The T.V. was up too loud, it filled the silence. Angie was with Joey's mother, he'd wanted Craig to have some time home without her, her ceaseless energy and questions. He thought Craig needed a break from that, but maybe it was him who needed the break. The whole time of Craig's hospitalization Angie kept at him. 'Where's Craig?' 'Why'd he leave?' 'Why'd he hurt you?' 'Will he hurt me?' 'When's he coming back?' He couldn't take it any more.
Craig watched T.V., his expression sullen. Joey couldn't tell anymore if this was normal teenage angst-y sullenness or part of his mood disorder or the bipolar "acting up" as he thought of it. He had thought he had known, before…before. He had thought that Craig was fine. A little rebellious, maybe. A kid who could push the limits, yeah. But still normal. Still okay. Nothing like his father, Albert.

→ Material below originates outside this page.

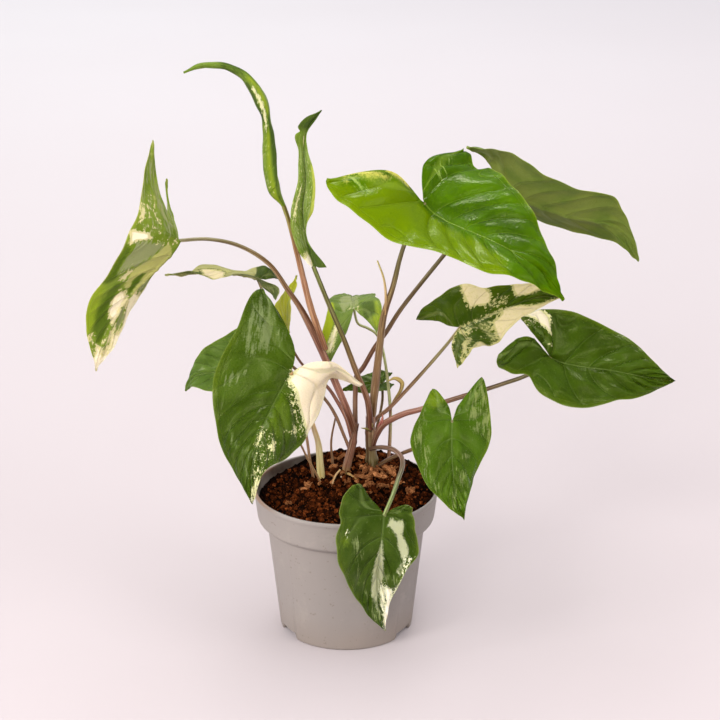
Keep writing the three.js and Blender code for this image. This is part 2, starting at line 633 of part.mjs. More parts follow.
    stalk: {
      colour: COLOUR.olive, radii: [1.5, 1.5, 1.5, 1.4, 1.3],
      route: [[16, 22, 114], [22, 15, 118], [29, 8, 120], [33, 0, 121], [36, -10, 121],
        [36, -22, 120], [33, -36, 117], [29, -51, 112], [24, -63, 105]],
    },
  },
  {
    name: 'leaf_centre', colour: COLOUR.grey, back: [0.62, 0.5], side: [0.34, 0.34],
    width: [0.44, 0.44], wave: 0.5, waves: 3,
    landmarks: {
      joint: [5, 36, 207], middle: [4, 64, 205], tip: [4, 87, 196],
      leftLobe: [-12, 21, 171], leftNotch: [0, 27, 193], leftBack: [-17, 28, 185],
      leftShoulder: [-12, 42, 202], leftSide: [-12, 63, 204], leftPoint: [-2, 78, 202],
      rightLobe: [20, 16, 197], rightNotch: [11, 27, 204], rightBack: [23, 25, 212],
      rightShoulder: [19, 43, 212], rightSide: [19, 64, 207], rightPoint: [10, 78, 200],
    },
    stalk: {
      colour: COLOUR.marbled, radii: [1.2, 1.2, 1.1, 1, 0.9, 0.8],
      route: [[27, 34, 82], [28, 34, 99], [29, 35, 118], [29, 37, 138], [24, 41, 176],
        [20, 44, 186], [14, 45, 190], [8, 42, 194], [5, 36, 207]],
    },
  },
  {
    name: 'leaf_thin_left', colour: COLOUR.marbled, back: [0.36, 0.36], side: [0.26, 0.26],
    width: [0.3, 0.34], wave: 0.6, waves: 3,
    landmarks: {
      joint: [-59, 66, 218], middle: [-88, 64, 223], tip: [-119, 57, 223],
      leftLobe: [-46, 43, 210], leftNotch: [-54, 59, 213], leftBack: [-44, 52, 216],
      leftShoulder: [-66, 49, 225], leftSide: [-87, 52, 222], leftPoint: [-106, 56, 225],
      rightLobe: [-45, 87, 210], rightNotch: [-52, 72, 215], rightBack: [-53, 87, 219],
      rightShoulder: [-69, 85, 216], rightSide: [-94, 78, 223], rightPoint: [-108, 64, 220],
    },
    stalk: {
      colour: COLOUR.tan, radii: [1, 1, 0.9, 0.9],
      route: [[-21, 23, 80], [-22, 23, 95], [-24, 25, 105], [-26, 30, 118], [-33, 42, 148],
        [-46, 56, 188], [-55, 63, 209], [-59, 66, 218]],
    },
  },
  {
    name: 'leaf_dark_left', colour: COLOUR.dark, back: [0.36, 0.36], side: [0.24, 0.24],
    width: [0.42, 0.42], wave: 0.6, waves: 3,
    landmarks: {
      joint: [-58, 26, 180], middle: [-86, 27, 166], tip: [-106, 36, 149],
      leftLobe: [-46, 6, 188], leftNotch: [-55, 18, 184], leftBack: [-52, 4, 176],
      leftShoulder: [-64, 5, 164], leftSide: [-87, 11, 159], leftPoint: [-100, 26, 156],
      rightLobe: [-48, 34, 202], rightNotch: [-55, 27, 189], rightBack: [-59, 40, 197],
      rightShoulder: [-74, 43, 189], rightSide: [-92, 35, 180], rightPoint: [-102, 37, 164],
    },
    stalk: {
      colour: COLOUR.tan, radii: [1.1, 1.1, 1, 1],
      route: [[2, 27, 112], [-2, 31, 121], [-7, 33, 133], [-13, 34, 143], [-31, 33, 164],
        [-45, 29, 176], [-58, 26, 180]],
    },
  },
  {
    name: 'leaf_yellow_back', colour: COLOUR.fresh, back: [0.4, 0.4], side: [0.26, 0.26],
    width: [0.4, 0.4], wave: 0.5, waves: 3,
    landmarks: {
      joint: [-40, 56, 181], middle: [-39, 58, 202], tip: [-33, 62, 221],
      leftLobe: [-53, 67, 173], leftNotch: [-45, 61, 179], leftBack: [-49, 70, 181],
      leftShoulder: [-48, 73, 194], leftSide: [-43, 69, 205], leftPoint: [-36, 66, 214],
      rightLobe: [-46, 40, 175], rightNotch: [-43, 50, 180], rightBack: [-40, 40, 182],
      rightShoulder: [-37, 43, 194], rightSide: [-36, 50, 208], rightPoint: [-33, 59, 214],
    },
    stalk: {
      colour: COLOUR.pink, radii: [1.4, 1.3, 1.1, 0.9, 0.8],
      route: [[4, 27, 118], [0, 31, 132], [-6, 36, 142], [-12, 40, 150], [-29, 49, 163],
        [-36, 54, 173], [-40, 56, 181]],
    },
  },
  {
    name: 'leaf_low_back', colour: COLOUR.dark, back: [0.4, 0.4], side: [0.26, 0.26],
    width: [0.42, 0.42], wave: 0.5, waves: 3,
    landmarks: {
      joint: [24, 60, 146], middle: [12, 58, 145], tip: [-3, 56, 142],
      leftLobe: [32, 53, 147], leftNotch: [27, 58, 147], leftBack: [29, 49, 146],
      leftShoulder: [22, 46, 145], leftSide: [12, 48, 143], leftPoint: [3, 52, 143],
      rightLobe: [31, 70, 149], rightNotch: [27, 64, 147], rightBack: [27, 73, 149],
      rightShoulder: [20, 72, 150], rightSide: [11, 67, 148], rightPoint: [2, 60, 145],
    },
    stalk: {
      colour: COLOUR.olive, radii: [1, 0.9, 0.9],
      route: [[17, 30, 112], [21, 41, 125], [24, 52, 136], [24, 60, 146]],
    },
  },
];

const YOUNG_LEAVES = [
  {
    name: 'leaf_twisted', shape: foldedBladeShape, colour: COLOUR.grey,
    spine: [[-20, -8, 250], [-24, -10, 267], [-26, -11, 287], [-24, -12, 306], [-25, -12, 325],
      [-23, -13, 338], [-14, -14, 350]],
    left: [2, 6, 8, 9.2, 8.4, 7, 5.6, 4.6, 3.7, 7.2, 6, 0.4],
    right: [11, 5, 1, 2.5, 8, 8.4, 7.4, 6, 3.2, 1.2, 1.6, 0.4],
    leans: [148, 37],
    stalk: {
      colour: COLOUR.olive, radii: [2.2, 2, 1.8, 1.6, 1.5, 1.4],
      route: [[16, 23, 128], [14, 17, 150], [7, 12, 171], [-2, 5, 199], [-10, -1, 221], [-20, -8, 250]],
    },
  },
  {
    name: 'leaf_rolled', shape: rolledBladeShape, colour: COLOUR.fresh,
    spine: [[-38, -5, 288], [-43, -6, 298], [-46, -8, 315], [-47, -10, 336], [-49, -12, 350],
      [-55, -14, 364], [-60, -16, 371], [-69, -19, 377], [-78, -22, 379], [-86, -25, 379],
      [-95, -28, 376]],
    radii: [1.3, 4.3, 4.6, 4.2, 3.4, 2.7, 4.2, 3.6, 2.6, 2.2, 1.8, 0.5], twist: 5,
    stalk: {
      colour: COLOUR.tan, radii: [1.9, 2.1, 1.9, 1.6, 1.4],
      route: [[-13, 5, 190], [-22, 0, 220], [-28, -2, 247], [-35, -4, 278], [-38, -5, 288]],
    },
  },
];

// ---------------------------------------------------------------- putting it together
function buildPlant() {
  const plant = new THREE.Group();
  const leaves = [
    ...LEAVES.map((leaf) => ({ ...leaf, shape: bladeShape })),
    ...YOUNG_LEAVES,
  ];
  const blades = leaves.map((leaf) => leaf.shape(leaf));
  const bladeRoom = leaves.map((leaf) => leaf.shape(leaf, leaf.radii ? GAP : 2 * GAP));

  const rooms = [];          // what each standing piece needs, with its gap
  STEMS.forEach((stem) => {
    const shape = stalkShape(stem.route, stem.radii, 0, 10);
    plant.add(toMesh(stem.name, trimmed(shape, rooms), material(stem.colour)));
    rooms.push(stalkShape(stem.route, stem.radii, GAP, 10));
  });
  leaves.forEach(({ name, stalk }) => {
    let shape = stalkShape(stalk.route, stalk.radii);
    let room = stalkShape(stalk.route, stalk.radii, GAP);
    if (stalk.horn) {
      shape = shape.add(stalkShape(stalk.horn.route, stalk.horn.radii));
      room = room.add(stalkShape(stalk.horn.route, stalk.horn.radii, GAP));
    }
    const cut = trimmed(shape, [...rooms, ...bladeRoom]);
    plant.add(toMesh(`${name}_stalk`, cut, material(stalk.colour)));
    rooms.push(room);
  });
  leaves.forEach(({ name, colour }, i) => {
    plant.add(toMesh(`${name}_blade`, blades[i], material(colour, 0.35)));
  });
  plant.add(toMesh('soil', trimmed(soilShape(), rooms), material(COLOUR.soil, 0.95)));
  plant.add(toMesh('pot', potShape(), material(COLOUR.pot, 0.55)));
  return plant;
}

export default buildPlant();
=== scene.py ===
# %% [markdown]
# # A variegated arrowhead plant in its pot
#
# An arrowhead plant has leaves shaped like an arrowhead: a long tip, and two lobes that
# point back past the place where the stalk joins. Dark green, grey-green and cream share
# each blade in streaks and patches, because only some of its cells make green pigment.
#
# The plant's solids are already fixed in a frame, in metres, with Z up. Each cell below
# makes one finer piece where the frame holds the plain one, so nothing has to be fitted
# afterwards. The first step loads the frame and measures it.

# %% Load the frame
import math

import bmesh
import bpy
import numpy as np
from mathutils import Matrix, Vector


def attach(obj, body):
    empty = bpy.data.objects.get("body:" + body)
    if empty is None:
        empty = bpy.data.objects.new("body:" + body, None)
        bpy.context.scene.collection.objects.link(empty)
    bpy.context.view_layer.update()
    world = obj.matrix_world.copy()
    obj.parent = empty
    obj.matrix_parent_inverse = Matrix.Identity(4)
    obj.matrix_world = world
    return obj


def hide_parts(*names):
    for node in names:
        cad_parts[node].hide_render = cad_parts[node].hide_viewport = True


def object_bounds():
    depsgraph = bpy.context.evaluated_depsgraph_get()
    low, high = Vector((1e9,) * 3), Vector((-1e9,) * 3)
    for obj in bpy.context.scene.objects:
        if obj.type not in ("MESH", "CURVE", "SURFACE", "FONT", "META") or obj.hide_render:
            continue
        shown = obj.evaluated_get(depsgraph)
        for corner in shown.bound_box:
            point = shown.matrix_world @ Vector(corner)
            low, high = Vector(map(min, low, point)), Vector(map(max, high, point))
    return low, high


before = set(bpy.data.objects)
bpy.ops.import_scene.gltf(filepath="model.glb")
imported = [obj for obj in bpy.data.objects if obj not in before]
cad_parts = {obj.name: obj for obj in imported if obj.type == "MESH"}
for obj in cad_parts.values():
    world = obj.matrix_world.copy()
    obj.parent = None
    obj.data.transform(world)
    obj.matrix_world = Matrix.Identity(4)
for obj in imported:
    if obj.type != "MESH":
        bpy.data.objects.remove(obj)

MM = 0.001
TURN = 2 * math.pi
cad_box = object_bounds()
plant_size = cad_box[1] - cad_box[0]
print("frame:", len(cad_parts), "solids,", [round(side, 3) for side in plant_size], "m")


# %% [markdown]
# ## The camera
#
# A potted plant is usually looked at from a little above, so that the soil shows as an
# ellipse inside the rim. A long lens from 1.4 m away keeps the leaves in proportion. A
# wide lens close by would make the near leaves look too large.

# %% Camera
CAMERA_PLACE = (9.1 * MM, -1215.1 * MM, 638.8 * MM)
LOOKS_DOWN = math.radians(20.5)
LENS, SENSOR = 102.08, 36    # the lens and the width of the sensor, in millimetres

camera = bpy.data.objects.new("camera", bpy.data.cameras.new("camera"))
camera.location = CAMERA_PLACE
camera.rotation_euler = (math.pi / 2 - LOOKS_DOWN, 0, 0)
camera.data.lens = LENS
camera.data.sensor_width = SENSOR
bpy.context.collection.objects.link(camera)
bpy.context.scene.camera = camera
print("camera looks down", round(math.degrees(LOOKS_DOWN), 1), "degrees")


# %% [markdown]
# ## Making a material
#
# Every finish here is a small graph of nodes that ends in one Principled shader. Typing
# out each node and link hides the idea, so a helper class holds the graph and gives the
# few steps that the finishes need: mix two colours, compare a value with a level, add
# noise, and raise a bump. The room's light is a graph too, so the steps stand in a class
# of their own, and a material adds its shader to them. Colours are written as on a paint
# card, in hex, and turned into the linear values that a renderer works with.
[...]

And then it all crashed down on him. He realized that he had been wrong, that things were far more serious than he wanted to admit. Craig had tried to commit suicide in ninth grade after he ran away, after he had nearly kidnapped his sister. After his father beat him and would have beat him much worse had he stayed there. He hadn't thought what those experiences had done to him. Beneath the smiling and joking and cheerful exterior what had that abuse and fear and hopelessness and despair done to him? He'd never bothered to get him to see so much as a counselor, never bothered to try to see if he needed to work some of these issues out.
And in 10th grade when he was having all those issues with girls, was it just a popular kid, too young to understand how he could hurt people in relationships? Or was it more? Was Craig's inability to commit and to admit love indicative of deeper problems where relationships were concerned? After all, his first relationships, where he was supposed to learn about love and trust had ended disastrously. His mother abandoned him and his father had twisted love up with fear and hate. Deep in his cells he reacted to the threat of love, maybe.
And here they were, Craig shifting in silence on the couch, and when Joey looked at him he looked so sad.
"What's the matter?" Joey said, peering at him. Craig glanced at him and then looked away.
"Nothing," It was a loaded nothing. Joey looked critically at him, intending to press further but starting to feel out of his element. If what was wrong was sort of deeply related to his mental illness or his history of trauma and abuse he didn't know how much help he could actually be. Craig's experiences were outside of his own.
"C'mon, this is the dad you're talking to here. I know something's wrong. What is it?" He always referred to himself as dad with caution, knowing that that's how he felt. In his heart he had two children. But he also knew it wasn't so simple for Craig. That it was easy for Craig to keep him at a distance with the word "step"-father. And that was okay, because he knew that Craig needed the distance. He just wanted Craig to know that he didn't.
Craig shifted again, glanced at him again, his gaze resting on him longer this time. Joey felt such a welling up of pity for him. He didn't hold the violent episode against him. He could take the punches. And he'd seen the sorrow in Craig's eyes, saw the love that he never spoke. What he wanted, more than anything, was for Craig to be okay. It was just that he wasn't quite sure what that meant anymore.
"It's, I don't want to take the meds," Craig looked and sounded so vulnerable. 'Don't let anything be wrong with me,' seemed to be the subtext here. The medication represented it to him, being sick, being broken and damaged.
"You need to take them," Joey said softly, still trying to connect his gaze to Craig's. But Craig was looking down.
"Maybe I don't. I'm okay, Joey,"
"Yeah, because you're taking the medication,"
Shifting his position, the scowl. Poor kid.